In hetzelfde werk lezen we voorts van de Kasteelen en Heerlijkheden:

"TELBORCH. Dit kasteel is schoon, wel gelegen, en zo veel meer prijswaardig doordien het groote voorrechten bezit."

(Wie deze extracten nauwkeurig nagelezen heeft, ziet dat men den naam Tilburg in hetzelfde werk drieërlei spelling geeft, terwijl hetgeen over het aantal Katholieken gezegd wordt aan gegronden twijfel onderhevig is.)

 

Bekend is ook hoe men de bewoners van Den Bosch "Steltenloopers" schold, omdat de stad vroeger bij herhaling overstroomd werd. Evenzoo praat men nog van "'t is Bossche koek", waar anderen zeggen, dat een rasechte Bosschenaar meent "in zijn hemd geboren te zijn". Ter verduidelijking meenen we te mogen opmerken, dat alle andere menschen moedernaakt ter wereld komen, dus... de Bosschenaar zou reeds bij zijn geboorte een voorsprong op andere ondermaanschen hebben.

Het is wel een ordinaire bijnaam, die men eertijds de bewoners van Tilburg vereerde door hen "kruikenzeikers" te schelden, doch de eigenaardige naam wordt zeer verklaarbaar als men weet dat oudtijds voor het vollen der lakens een volmolen gebruikt werd. De oudste molen in Tilburg dateert volgens Dijksterhuis, waaraan we dit ontleenen, van 1799 en was gebouwd aan de Hoeve. Om de vollersaarde voor haar doel geschikt te maken werd zij vermengd met urine. Deze vloeistof had hier daardoor een zekere handelswaarde en werd daarom met zorg verzameld. Hanewinkel beweert, dat een arbeidersgezin jaarlijks voor 30 à 40 gld. van dit kostbare product kon verkoopen.

 

Wordt het geen tijd om beiderzijds met ernst er naar te streven de pikanterie achterwege te laten? Onschuldig uitziend mist zij inderdaad den verkeerden ondergrond niet.

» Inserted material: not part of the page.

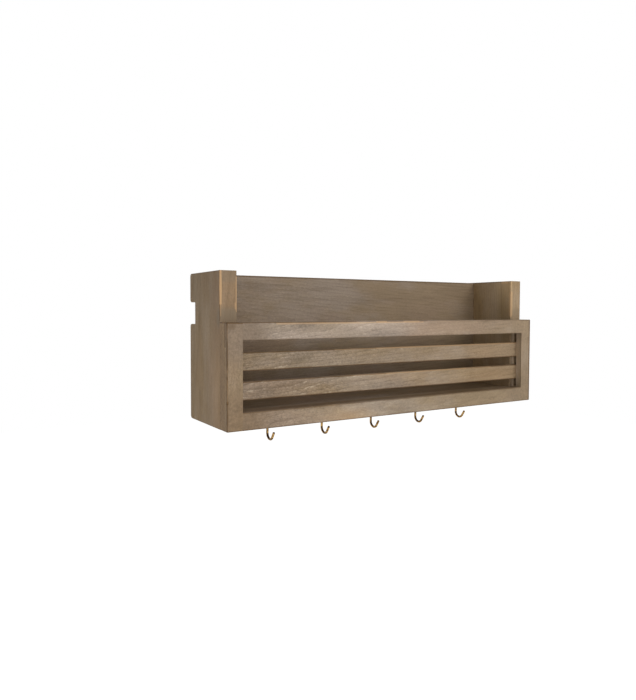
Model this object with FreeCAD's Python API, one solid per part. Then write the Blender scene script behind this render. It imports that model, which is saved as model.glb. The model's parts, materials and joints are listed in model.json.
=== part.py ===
"""Wall organizer: an open wooden box with a slatted front and cup hooks below.

Millimetres. X runs along the wall, Y = 0 is the wall and the front faces -Y, Z is up.
The origin is the middle of the mouth of the channel that takes a wall batten.
Heights in the names below are measured from the underside of the box.
"""
import FreeCAD, Part
import math
import os

# Overall sizes
overall_width = 400.0
overall_depth = 90.0
side_height = 145.0
front_height = 98.0

# Boards
side_thickness = 17.0
back_thickness = 13.5
back_below_side_tops = 0.5
bottom_thickness = 15.5

# Front frame
frame_depth = 16.0
stile_width = 15.5
top_rail_height = 16.0
bottom_rail_height = 16.5

# Slats, let into a groove in each stile
slat_names = ("lower_slat", "upper_slat")
slat_height = 17.0
slat_thickness = 5.0
slat_recess = 7.5
top_slot_extra = 1.8
groove_depth = 5.0

# Channel for a wall batten: a notch in each side board and a groove between them
channel_below_top = 28.5
channel_height = 21.5
channel_web = 4.0

# Rounded corners and eased edges
rear_corner_radius = 3.0
notch_root_radius = 1.0
board_easing = 0.5
frame_easing = 0.8

# Dowels in blind holes
dowel_diameter = 6.0
dowel_clearance = 0.05
dowel_end_gap = 1.0
dowel_chamfer = 0.6
dowel_in_side = 10.0
dowel_in_bottom = 15.0
dowel_in_back = 15.0
dowel_in_rail = 15.0
dowel_in_stile = 9.0
dowel_in_stile_back = 7.5
dowel_in_side_front = 12.0
frame_dowel_from_outside = 6.0
frame_dowel_above_base = 26.0
frame_dowel_below_top = 24.0
bottom_dowel_margin = 15.0
back_dowel_above_base = 48.0
back_dowel_below_top = 14.0

# Countersunk screws through the back board into the bottom board
screw_diameter = 3.5
screw_head_diameter = 7.0
screw_head_height = 2.2
screw_length = 32.0
screw_point = 4.0
screw_clearance = 0.05
cross_slot_width = 0.9
cross_slot_length = 4.2
cross_slot_depth = 1.4

# Cup hooks
hook_count = 5
hook_from_side = 68.5
hook_from_front = 54.0
wire_diameter = 2.5
hook_drop = 23.0
stem_length = 7.0
stem_bend_radius = 10.0
loop_radius = 5.8
loop_forward = 5.4
tip_angle = 57.0
tip_length = 5.8
collar_diameter = 7.0
collar_rim = 0.5
collar_thickness = 1.6
shank_length = 9.0
shank_point = 2.5
shank_tip_diameter = 0.6
shank_clearance = 0.05

# Planes and spacings of the box, worked out from the sizes
channel_bottom_height = side_height - channel_below_top - channel_height
base_z = -(channel_bottom_height + channel_height / 2)
front_y = -overall_depth
side_front_y = front_y + frame_depth
side_outer_x = overall_width / 2
side_inner_x = side_outer_x - side_thickness
stile_inner_x = side_outer_x - stile_width
back_front_y = -back_thickness
notch_depth = back_thickness - board_easing
channel_depth = back_thickness - channel_web
opening_bottom_z = base_z + bottom_rail_height
opening_top_z = base_z + front_height - top_rail_height
groove_front_y = front_y + slat_recess
slats_height = len(slat_names) * slat_height
slat_gap = (opening_top_z - opening_bottom_z - slats_height - top_slot_extra) / (len(slat_names) + 1)
hook_pitch = (overall_width - 2 * hook_from_side) / (hook_count - 1)

X_AXIS = FreeCAD.Vector(1, 0, 0)
Y_AXIS = FreeCAD.Vector(0, 1, 0)
Z_AXIS = FreeCAD.Vector(0, 0, 1)
TOUCH = 1e-6


def block(x_span, y_span, z_span):
    """Box between the two ends of each span."""
    low = FreeCAD.Vector(min(x_span), min(y_span), min(z_span))
    high = FreeCAD.Vector(max(x_span), max(y_span), max(z_span))
    size = high - low
    return Part.makeBox(size.x, size.y, size.z, low)


def edges_on(shape, **planes):
    """Edges that lie wholly in the given planes, such as y=front_y, z=base_z."""
    found = []
    for edge in shape.Edges:
        box = edge.BoundBox
        spans = {"x": (box.XMin, box.XMax), "y": (box.YMin, box.YMax), "z": (box.ZMin, box.ZMax)}
        if all(abs(end - value) < 1e-4 for axis, value in planes.items() for end in spans[axis]):
            found.append(edge)
    return found


def ease(shape, radius, *plane_sets):
    """Round the edges that lie in any of the given sets of planes."""
    edges = []
    for planes in plane_sets:
        edges.extend(edges_on(shape, **planes))
    return shape.makeFillet(radius, edges)


def rounded_profile(corners, x):
    """Face at x from (y, z, radius) corners, each rounded by its radius."""
    points = [FreeCAD.Vector(x, y, z) for y, z, _ in corners]
    arcs = []
    for index, (_, _, radius) in enumerate(corners):
        corner = points[index]
        towards_last = (points[index - 1] - corner).normalize()
        towards_next = (points[(index + 1) % len(points)] - corner).normalize()
        half_angle = towards_last.getAngle(towards_next) / 2
        reach = radius / math.tan(half_angle)
        bisector = (towards_last + towards_next).normalize()
        middle = corner + bisector * (radius / math.sin(half_angle) - radius)
        arcs.append((corner + towards_last * reach, middle, corner + towards_next * reach))
    edges = []
    for index, (start, middle, end) in enumerate(arcs):
        if (end - start).Length > TOUCH:
            edges.append(Part.Arc(start, middle, end).toShape())
        edges.append(Part.LineSegment(end, arcs[(index + 1) % len(arcs)][0]).toShape())
    return Part.Face(Part.Wire(edges))


def dowel(start, direction, length):
    """Chamfered dowel from start along direction."""
    radius = dowel_diameter / 2
    rod = Part.makeCylinder(radius, length, start, direction)
    return rod.makeChamfer(dowel_chamfer, [edge for edge in rod.Edges if len(edge.Vertexes) == 1])


def dowel_hole(start, direction, depth):
    """Blind hole for a dowel that reaches depth along direction from start."""
    radius = dowel_diameter / 2 + dowel_clearance
    return Part.makeCylinder(radius, depth + dowel_end_gap, start, direction)


def both_sides(places):
    """Repeat (y, z) places at the left (-1) and right (+1) end."""
    return [(side, y, z) for side in (-1, 1) for y, z in places]


def bottom_dowel_places():
    centre_z = base_z + bottom_thickness / 2
    return [(side_front_y + bottom_dowel_margin, centre_z),
            (back_front_y - bottom_dowel_margin, centre_z)]


def back_dowel_places():
    heights = (back_dowel_above_base, side_height - back_dowel_below_top)
    return [(back_front_y / 2, base_z + height) for height in heights]


def corner_dowel_places():
    centre_y = front_y + frame_depth / 2
    return [(centre_y, base_z + bottom_rail_height / 2),
            (centre_y, base_z + front_height - top_rail_height / 2)]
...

Wij zijn het eens met de "Provinciale", die in bovenaangehaald voetbalverslag terecht opmerkte: "Bij eenig nadenken zal men moeten toegeven, dat het de goede verstandhouding niet bevordert. Het werkt integendeel zeer prikkelend op de tegenpartij, en moet den supporters dier tegenpartij zeer onaangenaam aandoen."